For more information, see the 2011 Maine Capital Investment Credit worksheet: www.maine.gov/revenue/forms/credits/2011.htm.
2012 Sales Tax Seminars
The Sales, Fuel and Special Tax Division has announced plans for a number of sales tax seminars during 2012. Director Peter Beaulieu plans on providing monthly seminars across the state focused on specific industry groups in an effort to provide increased education to taxpayers, retailers, accountants and lawyers. The announcement can be seen at www.maine.gov/revenue/salesuse/salessymposiumfuturedates2012.html with dates and locations to be announced soon.
Maine Revenue Services Criminal Tax Cases
Rockland Man Sentenced for Failure to File Maine Income Taxes
Attorney General William J. Schneider announced that Daniel Gargan, Jr., age 43, of Rockland, was sentenced on January 25, 2012, to 30 days in jail for failing to pay his state income taxes. Gargan pled guilty to failing to pay his Maine Income Taxes from 2005 through 2009 and failing to file his Maine Income Tax Returns for 2005 and 2006.
Gargan, a commercial fisherman, earned an annual income of between $80,000 and $110,000 from 2005 through 2009 yet paid no state income taxes.
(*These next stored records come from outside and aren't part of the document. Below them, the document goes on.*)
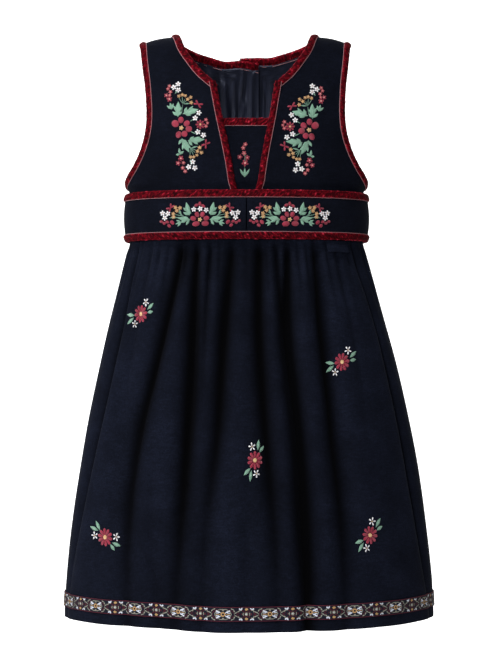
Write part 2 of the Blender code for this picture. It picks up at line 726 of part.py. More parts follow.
def belt_tab():
    """A short end of cloth that hangs from under the belt over the skirt's gathers."""
    top = BELT_BOTTOM - SEAM
    rows, normals = [], []
    for z in (top - TAB_DROP, top - TAB_DROP / 2, top):
        lean, points = [], []
        for k in range(5):
            x = mix(TAB_X[0], TAB_X[1], k / 4)
            angle = math.asin((x / (HALF_WIDTH - BELT_PINCH)) ** (ROUNDNESS / 2))
            fall = (BELT_BOTTOM - z) * 0.28
            points.append(ring_point(angle, z, SEAM + CLOTH + fall))
            lean.append(ring_normal(angle))
        rows.append(points)
        normals.append(lean)
    cloth("belt_tab", rows, normals, CLOTH, WOOL)


# ================================================================ buttons
def back_buttons():
    for number, z in enumerate(BUTTON_HEIGHTS, 1):
        place = form_place(BUTTON_X, z)
        normal = form_normal(1, *place)
        stand_off = SEAM + BUTTON_THICKNESS / 2
        centre = form_point(1, *place) + normal * stand_off + Vector((0, SEAM / 2, 0))
        mesh = bmesh.new()
        bmesh.ops.create_cone(
            mesh,
            cap_ends=True,
            segments=20,
            radius1=BUTTON_RADIUS * MM,
            radius2=BUTTON_RADIUS * 0.78 * MM,
            depth=BUTTON_THICKNESS * MM,
        )
        data = bpy.data.meshes.new(f"back_button_{number}")
        mesh.to_mesh(data)
        mesh.free()
        data.materials.append(material(*BUTTON_PLASTIC))
        button = bpy.data.objects.new(data.name, data)
        bpy.context.scene.collection.objects.link(button)
        button.parent = bpy.data.objects["dress"]
        button.location = centre * MM
        button.rotation_euler = normal.to_track_quat("Z", "Y").to_euler()


def main():
    for old in list(bpy.data.objects):
        bpy.data.objects.remove(old)
    root = bpy.data.objects.new("dress", None)
    bpy.context.scene.collection.objects.link(root)

    fronts = {"left": front_panel(-1), "right": front_panel(1)}
    backs = {
        "left": back_panel(-1, INNER_CORNER, lap=True),
        "right": back_panel(1, OUTER_CORNER, lap=False),
    }
    for hand, front in fronts.items():
        back = backs[hand]
        cloth(f"bodice_front_{hand}", front.points, front.normals, CLOTH, WOOL)
        cloth(f"bodice_back_{hand}", back.points, back.normals, CLOTH, WOOL)
        lining(f"lining_back_{hand}", back)
        slit_binding(f"slit_binding_{hand}", front)
        neck_binding(f"neck_binding_{hand}", front, back)
        armhole_binding(f"armhole_binding_{hand}", front, back)
    plastron()
    belt()
    skirt()
    belt_tab()
    back_buttons()


main()
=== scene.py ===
# %% [markdown]
# # A child's folk dress in dark wool and velvet
#
# The dress is a sleeveless bodice and a gathered skirt in fulled navy wool. Crushed red velvet
# binds every edge, flowers are embroidered on the bodice, the belt and the skirt, and a woven
# ribbon runs round above the hem. The solids underneath already have every piece's size
# and place. Each step below makes one kind of piece anew, finer, in the same place, and gives it
# the surface of the real cloth.

# %% Load the solids
import bisect
import math
import random

import bmesh
import bpy
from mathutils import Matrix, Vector, noise
from mathutils.bvhtree import BVHTree


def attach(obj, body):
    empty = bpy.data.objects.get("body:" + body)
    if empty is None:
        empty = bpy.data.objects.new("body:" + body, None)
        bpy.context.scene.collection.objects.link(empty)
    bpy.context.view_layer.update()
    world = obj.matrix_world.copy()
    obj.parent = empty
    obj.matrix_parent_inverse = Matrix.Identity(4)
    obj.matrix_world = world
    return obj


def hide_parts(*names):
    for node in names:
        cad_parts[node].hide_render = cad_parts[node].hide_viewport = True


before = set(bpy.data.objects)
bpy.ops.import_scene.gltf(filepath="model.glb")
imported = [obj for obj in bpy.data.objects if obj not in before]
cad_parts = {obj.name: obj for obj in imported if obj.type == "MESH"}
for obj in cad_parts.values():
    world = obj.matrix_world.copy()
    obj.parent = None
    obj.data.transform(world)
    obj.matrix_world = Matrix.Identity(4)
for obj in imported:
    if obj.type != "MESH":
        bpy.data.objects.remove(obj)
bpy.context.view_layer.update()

MM = 0.001

# %% [markdown]
# ## Camera, light and floor
#
# The camera stands level with the middle of the dress, two metres in front of it, with a long
# lens, so that the sides barely turn towards it. Dark wool shows its folds only where light
# fails to reach into them, so the room stays weak. A small lamp stands close to the camera and a
# larger one hangs above it for the tops of the folds. One at the left and a faint one behind draw
# the outline. The first lamp is the smallest, because small lamps keep the folds crisp.

# %% Camera
CAMERA_PLACE = (0.0036, -2.1, -0.303)
SENSOR_HEIGHT = 36.0
SEEN_PER_METRE = 667 / 2033  # height in view at a metre from the camera, in metres
bpy.ops.object.camera_add(location=CAMERA_PLACE, rotation=(math.pi / 2, 0, 0))
camera = bpy.context.object
camera.name = "camera"
camera.data.sensor_fit = "VERTICAL"
camera.data.sensor_height = SENSOR_HEIGHT
camera.data.lens = SENSOR_HEIGHT / SEEN_PER_METRE
bpy.context.scene.camera = camera
bpy.context.scene.view_settings.view_transform = "Standard"
print("lens", round(camera.data.lens, 1), "mm")


# %% Lamps and room
# Places and sizes are in metres, powers in watts.
def lamp(name, location, aim, size, power):
    bpy.ops.object.light_add(type="AREA", location=location)
    made = bpy.context.object
    made.name = name
    made.data.size = size
    made.data.energy = power
    made.rotation_euler = (Vector(aim) - Vector(location)).to_track_quat("-Z", "Y").to_euler()
    return made


lamp("front_lamp", (-0.32, -2.2, 0.0), (0, 0, -0.22), 0.25, 23.5)
lamp("high_lamp", (-0.5, -1.35, 1.75), (0, 0, -0.3), 0.7, 44)
lamp("side_lamp", (-2.1, -0.9, 0.4), (0, 0, -0.35), 0.8, 30)
lamp("back_lamp", (-0.4, 1.4, 1.1), (0, 0, -0.3), 0.8, 10)
room = bpy.data.worlds.new("pale room")
bpy.context.scene.world = room
room.use_nodes = True
sky = room.node_tree.nodes["Background"]
sky.inputs["Color"].default_value = (1.0, 1.0, 1.0, 1.0)
sky.inputs["Strength"].default_value = 0.09


# %% [markdown]
# ## Two helpers for the modelling
#
# An operator works on everything that is selected, so each piece starts with nothing selected.
# Cloth starts as a grid primitive. Every crossing of the grid is then moved to its place by a
# rule, and Solidify lays the cloth's thickness on the inside. The grid keeps its own flat layout
# as its UV map, scaled here to metres, so that a pattern follows the cloth and not the room.

# %% Helpers
def nothing_selected():
    if bpy.context.mode != "OBJECT":
        bpy.ops.object.mode_set(mode="OBJECT")
    bpy.ops.object.select_all(action="DESELECT")


def only(piece):
    nothing_selected()
    piece.select_set(True)
    bpy.context.view_layer.objects.active = piece


def add_modifier(piece, kind, **settings):
    only(piece)
    modifier = piece.modifiers.new(kind.lower(), kind)
    for setting, value in settings.items():
        setattr(modifier, setting, value)
    bpy.ops.object.modifier_apply(modifier=modifier.name)


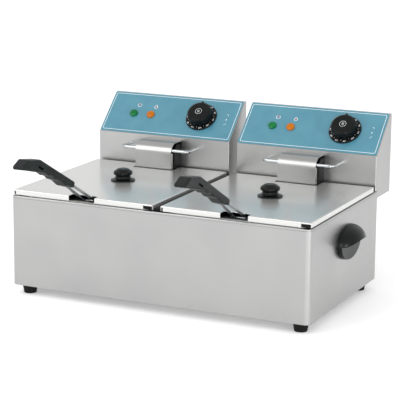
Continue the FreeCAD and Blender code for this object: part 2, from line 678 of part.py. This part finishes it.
def make_element(side, bay):
    # tubular heater: two legs down the back of the tank and two hairpins over its floor
    x, low, back = value(bay), value("element_z"), value("front_y + element_y")
    front, turn, top = value("front_y + 48"), value("front_y + 258"), value("block_low")
    leg, inner, outer = 22, 34, 92
    half = [(leg, back, top), (leg, back, low), (outer, back, low), (outer, front, low), (inner, front, low),
            (inner, turn, low)]
    route = [(x + a, b, c) for a, b, c in half] + [(x - a, b, c) for a, b, c in reversed(half)]
    keep(bent_wire(f"heating_element_{side}", route, value("element_bend"), value("element_r")),
         f"heating_element_{side}")
    # sensor bulb with its capillary, clear of the legs
    bulb = rod(f"bulb_tube_{side}", "3", "90", bay, "front_y + element_y", "element_z + 16")
    capillary = rod(f"bulb_capillary_{side}", "1", "block_low - element_z - 105", bay, "front_y + element_y",
                    "element_z + 105")
    tip = bind(doc.addObject("Part::Cone", f"bulb_tip_{side}"), Radius1="3", Radius2="1", Height="1")
    place(tip, bay, "front_y + element_y", "element_z + 105 + 1 - 2")
    keep(fuse(f"sensor_bulb_{side}", [bulb, capillary, tip]), f"sensor_bulb_{side}")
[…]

Gargan had previously failed to pay his state income taxes from 2000 through 2003.
Knox County Superior Court Justice Jeffrey Hjelm sentenced Gargan to 180 days in jail, with all but 30 days suspended, and one year of administrative release. Gargan also was ordered to pay $61,111 in restitution, consisting of the tax due from 2000 to the present.
“All Maine taxpayers bear the responsibility for paying their fair share under state tax laws,” said Attorney General Schneider. “We depend on people timely filing and paying their taxes. That is how our system works.”
This case was investigated by the Maine Revenue Services’ Criminal Investigations Unit. Assistant Attorney General Gregg D. Bernstein handled this matter for Attorney General Schneider’s Criminal Division.